Sacred should be used to govern the protocol who act as privacy DEFI token who has the utility of incentivizing liquidity on the platform but also users and community involvement.

Sacred Depositor will get IC credits by depositing their sacred on the platform and then more rewards by Locking, staking SACRED tokens with incentives on the duration of the deposits. SACRED token could be used and distributed as rewards for liquidity providers on the platform.

As mention by Vitalik, the long term success of a protocol will rely on its ability to integrate as tools with other existing protocols, the privacy and Zktech offering being the main driver, and the right incentives in place maintaining a liquid environnement.

Integration with existing solutions such as Lido could be a good solution to attract and build liquidity with staking.

Stablecoin Strategy :

A great way of starting to attract liquidity would be with stablecoins, by attracting stable liquidity from Sacred users and community members to get the joy of privacy and earning Sacred or Ic credits while doing so.

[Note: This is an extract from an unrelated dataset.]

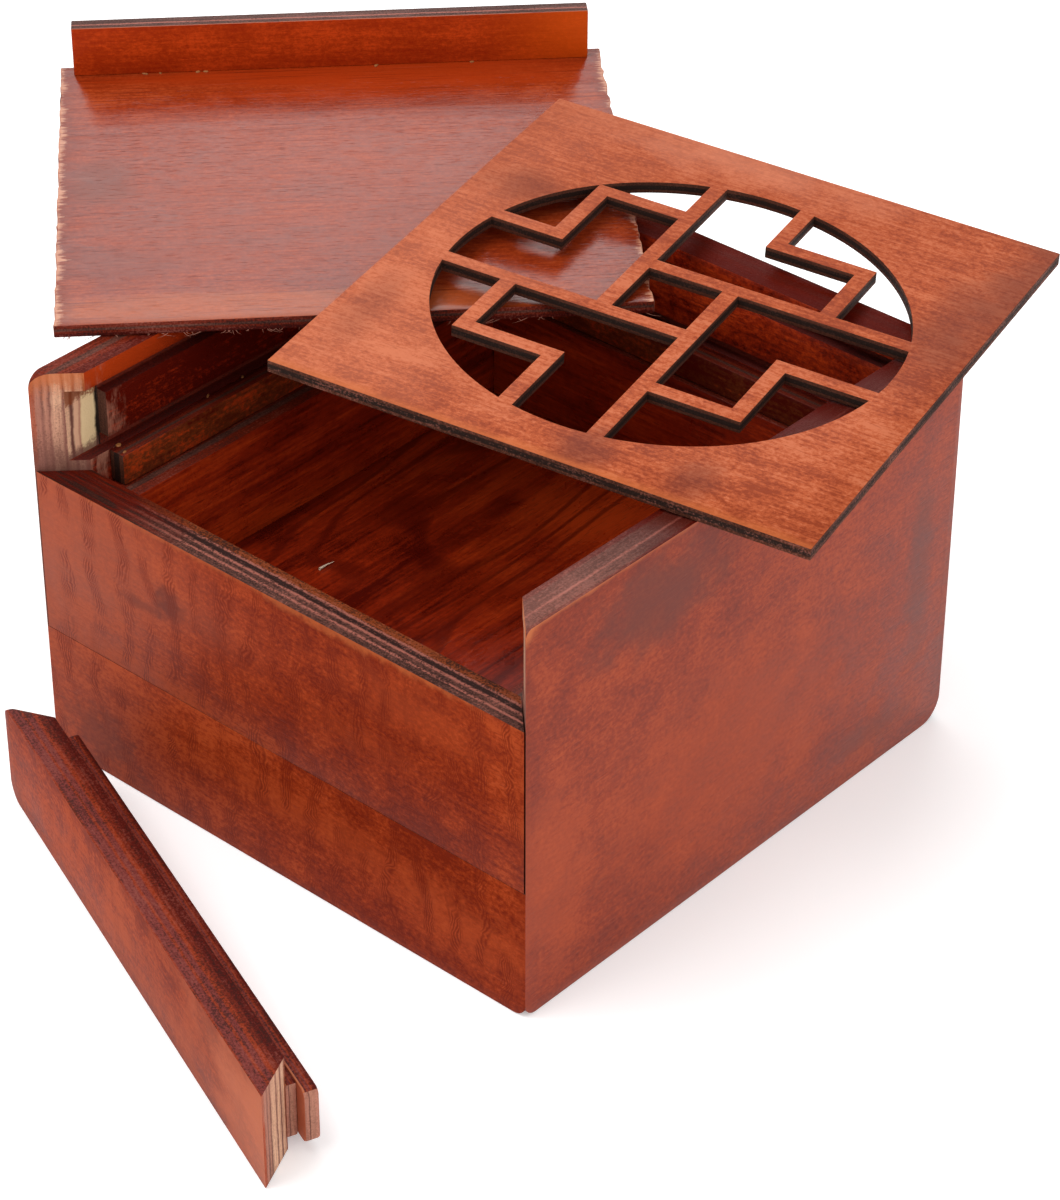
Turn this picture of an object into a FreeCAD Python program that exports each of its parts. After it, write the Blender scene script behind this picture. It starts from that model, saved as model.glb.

Multiple pools strategies should be in place for stablecoins. Stable are a growing market and a source of opportunities. Partnership with existing market maker defi protocol would also be a great idea for Sacred.

Community

The Sacred community should be the reward for their contribution with an x% percentage of the supply, the will allow long term incentive protected by early adopters who understand the vision and will also allow them to participate and be the 1st users of the platform, allowing them to attract liquidity and also making them spread the word of mouth. They will be more align with long term incentive protecting price and growth.

The reason Early contributors and community governance is important, is to allow for decentralization of the protocol and a good spread of the distribution of tokens. The community will allow more trading and circulation of the tokens, which is important for token pricing and liquidity.

  • Conclusion : Zktech and Privacy is with no doubt the future, Sacred is working on a novel tech and will need strong and thoughtful policies based on successful and stable model to thrive.